В начале 1950-х Фадеев много болеет. Постепенно отходит от руководства Союзом писателей, хотя формально остается первым лицом. Фактически союзом начинают руководить Софронов[309] и Сурков[310]. «Из Софронова, оценив его недюжинную энергию, но не разобравшись нисколько в сути этого человека, Фадеев сделал поначалу послушного подручного, при первой же возможности превратившегося во вполне самостоятельного литературного палача», — пишет Симонов. Вскоре, по словам Симонова, Фадеев стал избегать иметь дело с Софроновым. Подобная история произошла с критиком Владимиром Ермиловым, которого многие считали подручным Фадеева. Ермилов, пишет Симонов, «стал проявлять излишнюю самостоятельность и публично и неблагодарно кусать столько лет во всех перипетиях поддерживавшую его руку».

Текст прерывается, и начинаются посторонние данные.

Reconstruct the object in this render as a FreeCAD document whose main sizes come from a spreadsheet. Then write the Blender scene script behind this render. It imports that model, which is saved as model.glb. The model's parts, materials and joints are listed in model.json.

Фадеев утратил чутье на людей?
Важно сказать о его отношениях с Твардовским. Фадеев его поддерживал, они мыслили во многом сходно. В 1954-м после публикации в «Новом мире» статьи Владимира Померанцева «Об искренности в литературе» Твардовского сняли с поста редактора журнала. Фадеев не протестовал, что Твардовского обидело. Но уже с 1953 года Фадеев был лишь номинальной фигурой в руководстве Союза писателей — ключевые решения принимали Сурков и Софронов. Непростое, двойственное положение: сделать ничего не можешь, а ответственность, прежде всего моральную, несешь.